By ELSIE DENTON
News intern
June 12, 2007
Miracles do happen, and they generally happen when
people go out of their way to help each other.
Last week Linda Holloway dropped a pile of magazines in
the recycling without a second thought. Later that day, said Holloway, “(I
was) unable to locate my day planner; I decided I MUST have set the
magazines on top and just picked up the entire pile.”
After quickly ringing Hood River Recycling and Transfer
Station, Holloway discovered that there was a chance to retrieve the
mislaid planner, if she showed up at the station before 8 a.m. the next
day.
The morning light found Holloway attired in old jeans,
a work shirt and a pair of sturdy gloves ready to shift through anything
the recycling had to offer.
Holloway was, however, in for a shock when she saw the
sheer quantity of recycling that poured out of the collection truck. The
first thought that crossed her mind, she said, was: “We recycle a lot.”
“She was a little shocked,” said Maintenance Manager
Bill Konoske, who helped Holloway retrieve the planner. “The pile … looked
like a mountain. A truck holds about 20 yards of compacted material.”
That much compacted recycling takes up about 60 yards
when spilled out on the pad.
Undaunted, Holloway began bravely picking her way
through the heap.
The transfer station staff didn’t let her battle the
pile of recycling on her own. Erwin Swetnam, the district manager, came
out with two rakes and, after handing one to Holloway, waded into the
pile. Transfer operator Lee Perkins also took time to help in the search.
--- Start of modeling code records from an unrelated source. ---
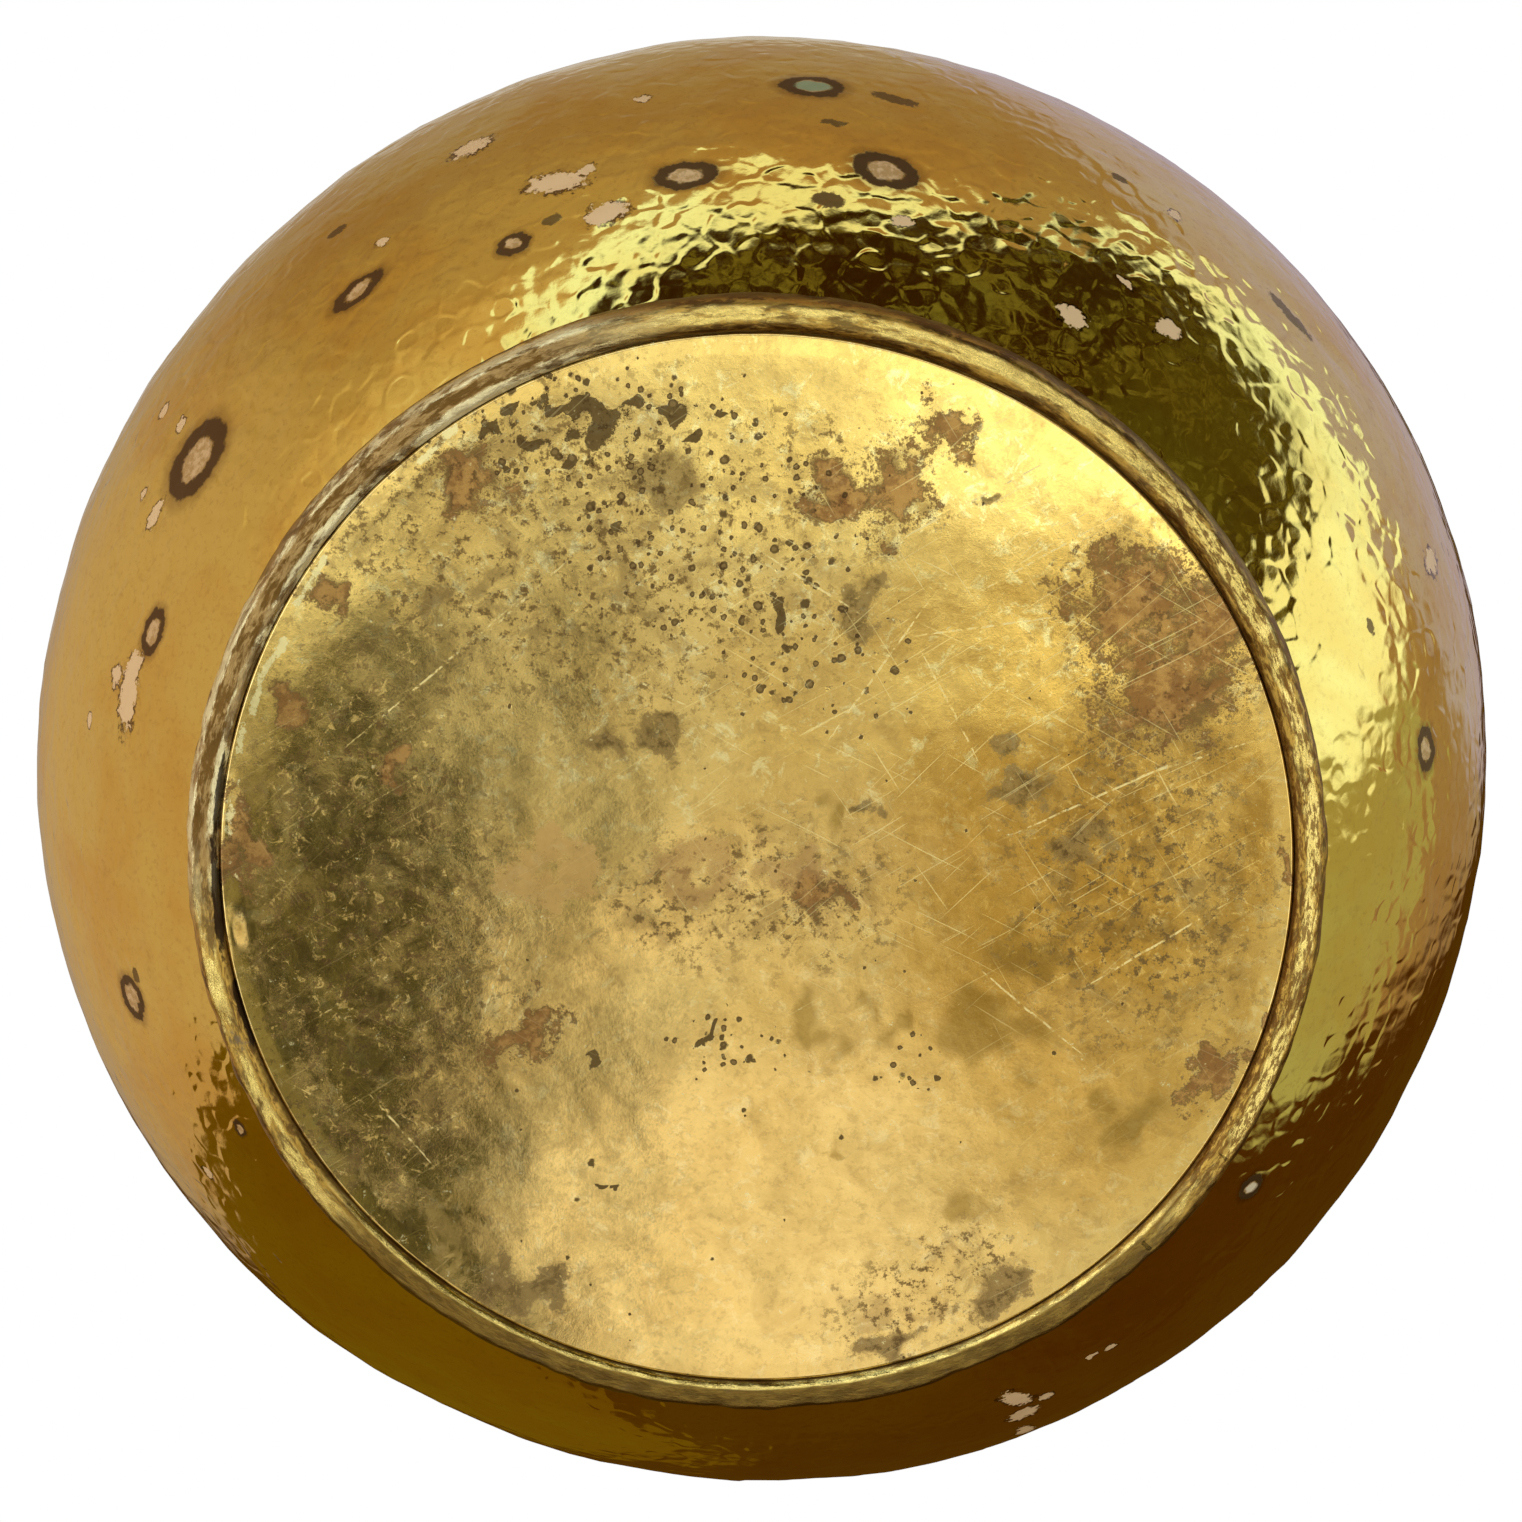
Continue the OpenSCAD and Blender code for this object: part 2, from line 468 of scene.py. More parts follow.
class Sketch:
    """Adds nodes to a material or world. Most methods return the new node's output."""

    def __init__(self, owner):
        owner.use_nodes = True
        self.tree = owner.node_tree
        self.tree.nodes.clear()

    def node(self, kind, **settings):
        made = self.tree.nodes.new("ShaderNode" + kind)
        for key, value in settings.items():
            setattr(made, key, value)
        return made

    def put(self, socket, value):
        if isinstance(value, bpy.types.NodeSocket):
            self.tree.links.new(value, socket)
        else:
            socket.default_value = value

    def fill(self, node, **values):
        """Sets these inputs and returns the node's outputs."""
        for name, value in values.items():
            self.put(node.inputs[name], value)
        return node.outputs

    def output(self, kind, shader):
        """Sends the shader to an output node of this kind."""
        self.put(self.node(kind).inputs["Surface"], shader.outputs[0])

    def math(self, operation, a, b=0.0, clamp=False):
        made = self.node("Math", operation=operation, use_clamp=clamp)
        self.put(made.inputs[0], a)
        self.put(made.inputs[1], b)
        return made.outputs[0]

    def times(self, a, b):
        return self.math("MULTIPLY", a, b)

    def plus(self, a, b, clamp=False):
        return self.math("ADD", a, b, clamp)

    def minus(self, a, b):
        return self.math("SUBTRACT", a, b)

    def vector(self, operation, a, b=(0, 0, 0)):
        made = self.node("VectorMath", operation=operation)
        self.put(made.inputs[0], a)
        if operation == "SCALE":
            self.put(made.inputs["Scale"], b)
        else:
            self.put(made.inputs[1], b)
        return made.outputs["Value" if operation in ("LENGTH", "DOT_PRODUCT") else "Vector"]

    def split(self, vector):
        return self.fill(self.node("SeparateXYZ"), Vector=vector)

    def join(self, **parts):
        return self.fill(self.node("CombineXYZ"), **parts)[0]

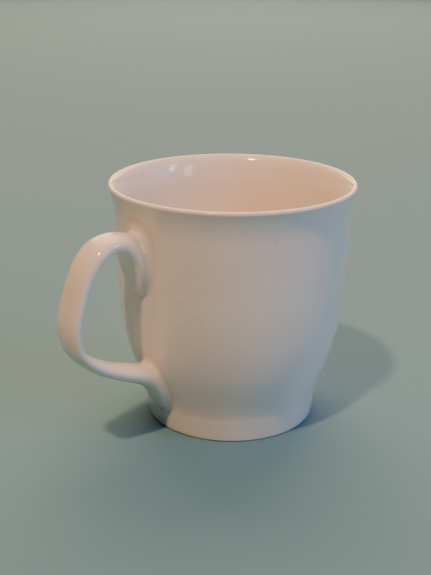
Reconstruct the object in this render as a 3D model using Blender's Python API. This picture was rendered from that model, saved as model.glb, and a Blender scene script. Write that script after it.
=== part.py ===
"""A china mug: a turned cup, a strap handle, and the two slip joints that hold the handle on.

The cup stands on z = 0 with its axis on +Z. The handle reaches out along -X.
Lengths are in metres; MM turns the millimetres of a drawing into metres.
"""
import math

import bmesh
import bpy
from mathutils import Vector
from mathutils.geometry import interpolate_bezier

MM = 0.001

# Cup: driving dimensions
HEIGHT = 85.7 * MM
RIM_RADIUS = 43.0 * MM
LIP_ROUNDING = 0.9 * MM
LIP_TURN = 125            # degrees of the lip's rounding, from its outside over to its inside
WALL = 3.2 * MM
FLOOR_HEIGHT = 4.8 * MM
FLOOR_DISH = 0.3 * MM
FOOT_RADIUS = 30.5 * MM
FOOT_ROUNDING = 0.9 * MM
FOOT_LAND = 2.2 * MM
RECESS_DEPTH = 0.75 * MM
RECESS_DRAFT = 0.8 * MM

# Radius and height of the outside wall's turning places
HIP = (36.2 * MM, 23.5 * MM)
BELLY = (40.6 * MM, 54.0 * MM)
NECK = (41.0 * MM, 74.0 * MM)
LIP_CENTRE = (RIM_RADIUS - LIP_ROUNDING, HEIGHT - LIP_ROUNDING)
LIP_INSIDE = (LIP_CENTRE[0] + LIP_ROUNDING * math.cos(math.radians(LIP_TURN)),
              LIP_CENTRE[1] + LIP_ROUNDING * math.sin(math.radians(LIP_TURN)))

# Cup walls, from the bottom up, as knots of a curve: radius, height, the curve's direction there
# in degrees above the horizontal, and how far it pulls on the curve before and after the knot
OUTSIDE_KNOTS = (
    (FOOT_RADIUS, FOOT_ROUNDING, 83, 0, 2.4 * MM),
    (31.3 * MM, 8.0 * MM, 84, 2.4 * MM, 4.0 * MM),
    (*HIP, 72, 5.2 * MM, 10.0 * MM),
    (*BELLY, 88, 11.0 * MM, 7.0 * MM),
    (*NECK, 90, 6.0 * MM, 4.6 * MM),
    (RIM_RADIUS, LIP_CENTRE[1], 68, 2.9 * MM, 0),
)
INSIDE_KNOTS = (
    (18.0 * MM, FLOOR_HEIGHT, 2, 0, 6.4 * MM),
    (29.2 * MM, 12.5 * MM, 71, 5.4 * MM, 3.6 * MM),
    (HIP[0] - WALL, HIP[1], 73, 4.2 * MM, 10.0 * MM),
    (BELLY[0] - WALL, BELLY[1], 88, 11.0 * MM, 7.0 * MM),
    (NECK[0] - WALL, NECK[1], 90, 6.0 * MM, 3.2 * MM),
    (*LIP_INSIDE, LIP_TURN - 90, 3.8 * MM, 0),
)
OUTSIDE_STEPS = (3, 5, 6, 3, 4)
INSIDE_STEPS = (4, 2, 5, 3, 5)

# Handle: matched points on its outer and inner edges, in the plane y = 0, as (reach from the
# cup's axis, height, half width). The first three and the last three flare down the wall.
HANDLE_OUTER = (
    (37.0, 74.3, 6.6), (41.6, 74.4, 6.6), (43.2, 74.6, 6.4), (45.2, 75.0, 6.1),
    (50.2, 75.7, 5.9), (57.1, 74.2, 6.0), (63.2, 68.0, 6.0), (67.9, 57.2, 6.0),
    (69.9, 45.8, 6.0), (67.4, 37.4, 6.0), (61.8, 31.4, 5.9), (53.3, 26.2, 5.7),
    (45.4, 22.5, 5.7), (40.8, 19.8, 5.8), (37.7, 16.6, 6.0), (35.3, 12.8, 6.2),
    (33.2, 9.2, 6.2), (29.0, 6.8, 6.0),
)
HANDLE_INNER = (
    (37.0, 53.0), (41.5, 53.6), (42.9, 55.4), (44.5, 61.4),
    (50.0, 69.2), (54.8, 68.3), (58.8, 64.8), (63.2, 55.8),
    (65.4, 45.6), (64.0, 39.8), (59.3, 35.4), (50.95, 30.7),
    (43.2, 28.1), (40.0, 27.2), (38.6, 27.2), (37.5, 27.4),
    (36.4, 27.8), (31.0, 29.0),
)
HANDLE_SQUARENESS = 2.2

# Slip joints: a thin layer of dried slip between the handle and the cup's wall
JOINT_GAP = 0.3 * MM
SLIP_THICKNESS = 0.6 * MM
JOINT_SPLIT_HEIGHT = 40.0 * MM
TRIM_OVERRUN = 5.0 * MM

# Resolution
ROUND_SIDES = 64
FOOT_STEPS = 3
LIP_STEPS = 4
HANDLE_SIDES = 20
HANDLE_STEPS = 3
SMOOTH_ANGLE = math.radians(35)
MERGE_DISTANCE = 0.001 * MM

CHINA = (0.85, 0.79, 0.72, 1.0)
CHINA_ROUGHNESS = 0.08
DRIED_SLIP = (0.83, 0.76, 0.68, 1.0)
SLIP_ROUGHNESS = 0.35


def clear_scene():
    for item in list(bpy.data.objects):
        bpy.data.objects.remove(item)


def knot_handle(knot, pull):
    """The control point that a knot sets, a signed distance along its direction."""
    radius, height, direction = knot[:3]
    angle = math.radians(direction)
    return Vector((radius + pull * math.cos(angle), height + pull * math.sin(angle)))


def curve_through(knots, steps):
    """A chain of cubic curves as (radius, height) points, from the first knot to the last."""
    points = [Vector(knots[0][:2])]
    for knot, next_knot, count in zip(knots, knots[1:], steps):
        corners = (
            Vector(knot[:2]),
            knot_handle(knot, knot[4]),
            knot_handle(next_knot, -next_knot[3]),
            Vector(next_knot[:2]),
        )
        points += interpolate_bezier(*corners, count + 1)[1:]
    return [Vector(point[:2]) for point in points]


def arc(centre, radius, start, end, steps):
    """The points between the ends of an arc, angles in degrees."""
    points = []
    for step in range(1, steps):
        angle = math.radians(start + (end - start) * step / steps)
        points.append(Vector(centre) + radius * Vector((math.cos(angle), math.sin(angle))))
    return points


def outside_wall():
    """The cup's outside, from the top of the foot's rounding to the lip."""
    return curve_through(OUTSIDE_KNOTS, OUTSIDE_STEPS)


def inside_wall():
    """The cup's inside, from the lip down to the middle of the floor."""
    points = curve_through(INSIDE_KNOTS, INSIDE_STEPS)
    points.reverse()
    points.append(Vector((0, FLOOR_HEIGHT - FLOOR_DISH)))
    return points


def underside():
    """The cup's underside, from the middle out to the foot's rounding."""
    land_outer = FOOT_RADIUS - FOOT_ROUNDING
    land_inner = land_outer - FOOT_LAND
    points = [Vector((0, RECESS_DEPTH))]
    points.append(Vector((land_inner - RECESS_DRAFT, RECESS_DEPTH)))
    points.append(Vector((land_inner, 0)))
    points.append(Vector((land_outer, 0)))
    points += arc((land_outer, FOOT_ROUNDING), FOOT_ROUNDING, -90, 0, FOOT_STEPS)
    return points


def offset_wall(distance):
    """The outside wall moved outwards, square to itself, by a distance."""
    wall = outside_wall()
    moved = []
    for index, point in enumerate(wall):
        before = wall[max(index - 1, 0)]
        after = wall[min(index + 1, len(wall) - 1)]
        along = (after - before).normalized()
        moved.append(point + distance * Vector((along.y, -along.x)))
    return moved


def add_object(name, mesh_data):
    """Turn a bmesh into a named object whose faces point outwards."""
    bmesh.ops.recalc_face_normals(mesh_data, faces=mesh_data.faces)
    mesh = bpy.data.meshes.new(name)
    mesh_data.to_mesh(mesh)
    mesh_data.free()
    item = bpy.data.objects.new(name, mesh)
    bpy.context.collection.objects.link(item)
    return item


def turned(name, outline):
    """Spin a closed (radius, height) outline about the Z axis."""
    mesh_data = bmesh.new()
    corners = [mesh_data.verts.new((point.x, 0, point.y)) for point in outline]
    edges = [mesh_data.edges.new(pair) for pair in zip(corners, corners[1:])]
    if outline[0].x > 0:
        edges.append(mesh_data.edges.new((corners[-1], corners[0])))
    bmesh.ops.spin(mesh_data, geom=corners + edges, cent=(0, 0, 0), axis=(0, 0, 1),
                   angle=math.tau, steps=ROUND_SIDES, use_merge=True)
    bmesh.ops.remove_doubles(mesh_data, verts=mesh_data.verts, dist=MERGE_DISTANCE)
    return add_object(name, mesh_data)


def smooth_through(points):
    """A smooth curve through a list of points, HANDLE_STEPS steps for each gap."""
    points = [Vector(point) for point in points]
    padded = [2 * points[0] - points[1]] + points + [2 * points[-1] - points[-2]]
    curve = [points[0]]
    for index in range(1, len(padded) - 2):
        before, start, end, after = padded[index - 1:index + 3]
        for step in range(1, HANDLE_STEPS + 1):
            t = step / HANDLE_STEPS
            linear = (end - before) * t
            square = (2 * before - 5 * start + 4 * end - after) * t * t
            cube = (3 * start - before - 3 * end + after) * t ** 3
            curve.append(start + 0.5 * (linear + square + cube))
    return curve


def rounded(value):
    """Cosine or sine of a section's corner, drawn out towards a slightly square oval."""
    return math.copysign(abs(value) ** (2 / HANDLE_SQUARENESS), value)


def handle_form(name):
    """The whole strap, from inside the wall at the top to inside the wall at the bottom."""
    outer_edge = smooth_through(HANDLE_OUTER)
    inner_edge = smooth_through([(reach, height, 0) for reach, height in HANDLE_INNER])
    mesh_data = bmesh.new()
    rings = []
    for outer, inner in zip(outer_edge, inner_edge):
        middle = (outer + inner) / 2
        arm = (outer - inner) / 2
        ring = []
        for side in range(HANDLE_SIDES):
            angle = math.tau * side / HANDLE_SIDES
            reach = middle.x + arm.x * rounded(math.cos(angle))
            height = middle.y + arm.y * rounded(math.cos(angle))
            across = outer.z * rounded(math.sin(angle))
            ring.append(mesh_data.verts.new((-reach * MM, across * MM, height * MM)))
        rings.append(ring)
    for ring, next_ring in zip(rings, rings[1:]):
        for side in range(HANDLE_SIDES):
            other = (side + 1) % HANDLE_SIDES
            mesh_data.faces.new((ring[side], ring[other], next_ring[other], next_ring[side]))
    mesh_data.faces.new(rings[0])
    mesh_data.faces.new(rings[-1])
    return add_object(name, mesh_data)


def hide_cutter(item):
    item.hide_render = True
    item.display_type = 'WIRE'


def add_boolean(item, operation, cutter):
    modifier = item.modifiers.new(operation.title(), 'BOOLEAN')
    modifier.operation = operation
    modifier.solver = 'EXACT'
    modifier.object = cutter
    hide_cutter(cutter)


def glaze(item, colour, roughness):
    """Give an object its own glazed material and smooth shading."""
    material = bpy.data.materials.new(item.name + "_glaze")
    material.use_nodes = True
    surface = material.node_tree.nodes["Principled BSDF"]
    surface.inputs["Base Color"].default_value = colour
    surface.inputs["Roughness"].default_value = roughness
    surface.inputs["Metallic"].default_value = 0.0
    material.diffuse_color = colour
    item.data.materials.append(material)
    item.data.shade_smooth()
    item.data.set_sharp_from_angle(angle=SMOOTH_ANGLE)


def make_cup():
    outline = underside() + outside_wall()
    outline += arc(LIP_CENTRE, LIP_ROUNDING, 0, LIP_TURN, LIP_STEPS)
    outline += inside_wall()
    cup = turned("cup_body", outline)
    glaze(cup, CHINA, CHINA_ROUGHNESS)
    return cup


def make_handle():
    """The strap, cut back to leave room for the slip between it and the wall."""
    clearance = 2 * JOINT_GAP + SLIP_THICKNESS
    wall = offset_wall(clearance)
    below = wall[0].y - TRIM_OVERRUN
    outline = [Vector((0, below)), Vector((wall[0].x, below))]
    outline += wall
    outline.append(Vector((0, wall[-1].y)))
    handle = handle_form("handle")
    add_boolean(handle, 'DIFFERENCE', turned("handle_trim", outline))
    glaze(handle, CHINA, CHINA_ROUGHNESS)
    return handle


def make_slip_joint(name, lowest, highest):
    """The slip where the strap meets the wall, between two heights."""
    near = offset_wall(JOINT_GAP)
    far = offset_wall(JOINT_GAP + SLIP_THICKNESS)
    rows = [row for row, point in enumerate(near) if lowest <= point.y <= highest]
    outline = [far[row] for row in rows] + [near[row] for row in reversed(rows)]
    joint = handle_form(name)
    add_boolean(joint, 'INTERSECT', turned(name + "_layer", outline))
    glaze(joint, DRIED_SLIP, SLIP_ROUGHNESS)
    return joint


def make_mug():
    clear_scene()
    mug = bpy.data.objects.new("mug", None)
    bpy.context.collection.objects.link(mug)
    pieces = [make_cup(), make_handle()]
    pieces.append(make_slip_joint("upper_slip_joint", JOINT_SPLIT_HEIGHT, HEIGHT))
    pieces.append(make_slip_joint("lower_slip_joint", 0, JOINT_SPLIT_HEIGHT))
    for piece in pieces:
        piece.parent = mug


make_mug()
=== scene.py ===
import math

import bpy
import numpy as np
from mathutils import Matrix, Vector
from mathutils.geometry import interpolate_bezier


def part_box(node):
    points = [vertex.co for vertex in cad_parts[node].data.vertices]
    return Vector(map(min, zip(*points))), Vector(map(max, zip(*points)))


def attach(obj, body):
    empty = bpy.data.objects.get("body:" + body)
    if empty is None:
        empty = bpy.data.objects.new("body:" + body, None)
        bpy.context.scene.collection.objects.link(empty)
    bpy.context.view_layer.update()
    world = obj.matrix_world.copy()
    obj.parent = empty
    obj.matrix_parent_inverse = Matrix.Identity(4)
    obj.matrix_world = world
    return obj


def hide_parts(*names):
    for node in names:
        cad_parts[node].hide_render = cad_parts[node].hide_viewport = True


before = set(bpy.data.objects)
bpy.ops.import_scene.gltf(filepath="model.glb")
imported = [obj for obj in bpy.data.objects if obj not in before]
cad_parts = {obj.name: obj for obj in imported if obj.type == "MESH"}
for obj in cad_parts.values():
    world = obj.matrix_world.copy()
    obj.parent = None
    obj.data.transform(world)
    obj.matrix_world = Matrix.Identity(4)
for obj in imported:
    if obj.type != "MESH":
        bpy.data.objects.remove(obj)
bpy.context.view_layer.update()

# ---------------------------------------------------------------- sizes, from the frame
CUP_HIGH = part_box("cup_body")[1]
RIM_RADIUS = CUP_HIGH.y
HEIGHT = CUP_HIGH.z
MM = RIM_RADIUS / 43.0   # one millimetre of the drawing, whose rim radius is 43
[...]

Still, after an hour of joint effort by the transfer
station staff and Holloway, her planner had not materialized. Konoske
decided it was time to change tactics.
“I asked her about the type of magazines she had thrown
out. I looked for them and the notebook was right by them,” said Konoske.
The notebook was a little worse for the wear and
roughed up around the edges but everything was still there. Holloway’s
loose-leaf documents were still securely shut inside, and her pen, though
bent, still clung tenaciously to the spiral binding.
“He was like an angel,” said Holloway. “If the pile
hadn’t been in the way I would have run over and hugged him.”
Losing an item in the recycling isn’t that uncommon an
event, according to Konoske. Occasionally a cell phone can be heard
ringing from the bowels of a recycling heap that is waiting to be
processed. Only three or four times a year does someone call in like
Holloway, though.
“We try to tell them not to be too hopeful,” said
Konoske. “It is a lot of material and they might not find what they are
looking for.”
Against the odds Holloway got lucky. She said it was all thanks to the
wonderful help provided by the Hood River Garbage and Transfer Station
staff. The people who helped look for Holloway’s wayward planner turned
the search into an everyday miracle.